The Bendigo Post Office is a building on Pall Mall in Bendigo, a provincial city in the Australian state of Victoria. The post office backs onto and is partly surrounded by Rosalind Park. The building was built between 1883 and 1887 by the contractors McCulloch and McAlpine and designed by Public Works architect George W. Watson in the Second Empire architectural style. The building shares a great deal with its neighbouring building, the Bendigo Law Courts, and had the same builder and designer and was built at around the same time. Notable features of the building include its 43-metre-high (141 ft) clock tower (housing a five-bell carillon) and the elaborate facades on all four sides of building. The building was extensively restored between 1978 and 1987. The building was used as a post office until 1997. It is currently used as Bendigo Tourism's Visitor Information Centre and won Victorian Tourism Awards in 2009 and 2010. It was further inducted into Victorian Tourism's hall of fame in 2011. It was also awarded a tourism award by Qantas in 2010, in the category of Visitor Information and Services. Bendigo Tourism describes the Information Centre as "Australia's Grandest Visitor Centre". The Centre boasts a large information area, an adjoining First Nations Gallery - Djaa Djuwima - and a Living Arts Space, which showcases some of the region's best artists. The building has been included on the Victorian Heritage Register as being of "architectural, historic, and aesthetic significance to Victoria".

Rosalind Park
Rosalind Park

Rosalind Park is an Australian park in Bendigo, Victoria. Prior to white settlement, a grassy woodland surrounded what is now called Bendigo Creek. At that time the creek was little more than a chain of pools and billabongs. The area would have been an important source of food and water for the indigenous Dja Dja Wrung people living in dry central Victoria.In the 1850s gold was discovered in the area, radically transforming the area that is now Rosalind Park.

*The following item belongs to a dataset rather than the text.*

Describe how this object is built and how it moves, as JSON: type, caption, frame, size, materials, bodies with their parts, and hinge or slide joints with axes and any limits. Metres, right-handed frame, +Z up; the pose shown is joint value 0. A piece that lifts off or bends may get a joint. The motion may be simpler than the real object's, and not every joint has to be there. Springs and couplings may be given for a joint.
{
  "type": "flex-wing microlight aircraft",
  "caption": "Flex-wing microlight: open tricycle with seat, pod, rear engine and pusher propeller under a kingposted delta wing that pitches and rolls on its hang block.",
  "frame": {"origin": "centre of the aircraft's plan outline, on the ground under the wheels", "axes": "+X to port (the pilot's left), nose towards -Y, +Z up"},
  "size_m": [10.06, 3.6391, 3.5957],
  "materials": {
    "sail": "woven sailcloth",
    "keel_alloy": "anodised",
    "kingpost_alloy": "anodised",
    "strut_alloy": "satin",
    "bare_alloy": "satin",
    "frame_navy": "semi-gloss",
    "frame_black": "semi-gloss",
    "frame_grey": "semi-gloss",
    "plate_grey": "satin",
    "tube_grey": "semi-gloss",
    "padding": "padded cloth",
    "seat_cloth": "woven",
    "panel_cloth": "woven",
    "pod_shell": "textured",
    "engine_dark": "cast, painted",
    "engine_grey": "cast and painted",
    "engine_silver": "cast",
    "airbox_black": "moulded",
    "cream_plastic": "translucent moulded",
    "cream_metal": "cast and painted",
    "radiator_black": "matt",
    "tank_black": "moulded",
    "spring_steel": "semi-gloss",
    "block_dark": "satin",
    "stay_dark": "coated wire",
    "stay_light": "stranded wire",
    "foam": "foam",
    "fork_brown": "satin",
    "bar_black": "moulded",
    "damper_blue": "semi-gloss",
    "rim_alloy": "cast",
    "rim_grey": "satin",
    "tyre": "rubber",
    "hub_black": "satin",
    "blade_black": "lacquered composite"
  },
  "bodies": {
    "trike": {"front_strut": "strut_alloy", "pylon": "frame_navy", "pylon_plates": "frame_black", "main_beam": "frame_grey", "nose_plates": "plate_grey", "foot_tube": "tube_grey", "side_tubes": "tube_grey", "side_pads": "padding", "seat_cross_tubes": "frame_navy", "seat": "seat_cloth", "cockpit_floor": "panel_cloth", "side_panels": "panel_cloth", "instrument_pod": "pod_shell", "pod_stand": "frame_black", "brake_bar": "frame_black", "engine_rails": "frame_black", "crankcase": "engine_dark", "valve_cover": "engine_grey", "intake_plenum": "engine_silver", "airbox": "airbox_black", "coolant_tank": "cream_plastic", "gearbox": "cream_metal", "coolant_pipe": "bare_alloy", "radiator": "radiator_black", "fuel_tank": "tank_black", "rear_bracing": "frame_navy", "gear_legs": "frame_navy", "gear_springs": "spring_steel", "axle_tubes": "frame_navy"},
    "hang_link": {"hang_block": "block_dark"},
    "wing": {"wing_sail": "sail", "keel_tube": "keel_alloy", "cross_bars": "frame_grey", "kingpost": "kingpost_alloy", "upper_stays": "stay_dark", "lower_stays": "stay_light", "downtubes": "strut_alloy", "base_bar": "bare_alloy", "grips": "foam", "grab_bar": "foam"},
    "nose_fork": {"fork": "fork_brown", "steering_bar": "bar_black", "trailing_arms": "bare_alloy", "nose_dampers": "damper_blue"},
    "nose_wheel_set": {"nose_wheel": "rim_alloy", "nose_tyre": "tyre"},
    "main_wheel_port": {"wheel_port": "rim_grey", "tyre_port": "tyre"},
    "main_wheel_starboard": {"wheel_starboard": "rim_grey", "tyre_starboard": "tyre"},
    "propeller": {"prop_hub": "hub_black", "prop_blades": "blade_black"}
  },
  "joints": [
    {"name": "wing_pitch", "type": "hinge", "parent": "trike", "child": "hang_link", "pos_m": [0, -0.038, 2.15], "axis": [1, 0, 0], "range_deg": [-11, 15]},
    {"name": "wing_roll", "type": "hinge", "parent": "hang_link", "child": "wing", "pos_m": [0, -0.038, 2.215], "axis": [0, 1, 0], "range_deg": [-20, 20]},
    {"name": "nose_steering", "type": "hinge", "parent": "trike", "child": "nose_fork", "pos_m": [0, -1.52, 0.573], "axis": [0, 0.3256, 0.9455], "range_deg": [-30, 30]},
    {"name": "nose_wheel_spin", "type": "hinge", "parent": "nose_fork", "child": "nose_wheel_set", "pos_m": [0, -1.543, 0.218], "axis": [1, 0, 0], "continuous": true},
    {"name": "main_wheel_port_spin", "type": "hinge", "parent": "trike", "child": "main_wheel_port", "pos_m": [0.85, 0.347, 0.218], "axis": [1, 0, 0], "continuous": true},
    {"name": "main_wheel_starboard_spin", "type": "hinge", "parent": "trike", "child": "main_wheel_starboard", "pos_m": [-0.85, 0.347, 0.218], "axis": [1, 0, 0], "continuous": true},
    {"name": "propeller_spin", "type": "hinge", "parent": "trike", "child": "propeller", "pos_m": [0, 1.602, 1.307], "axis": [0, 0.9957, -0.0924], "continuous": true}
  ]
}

Bendigo was one of the richest gold mining regions in the world, with more gold found in the region from 1850 to 1900 than anywhere else in the world. At present it remains the seventh richest goldfield in the world. Puddling mills, shafts and piles of mine wastes and cast offs dominated the landscape. In 1852 the area was officially designated a Government Camp precinct, the bounds of which still roughly designate the park today. The Government Camp area comprised 66 acres and contained police barracks, gaol and lock-up, the former courthouse, a gold office and other government buildings, offices and quarters.In 1856 the local gold commissioner, Joseph Panton, first suggested that the camp should be turned into a park, but it was not until 1861 that 59 acres were formally reserved for the park and handed over to the Sandhurst Borough Council (now the City of Greater Bendigo). The first park gardener was appointed in 1870 and established the basic layout of Rosalind Park which remains to this day.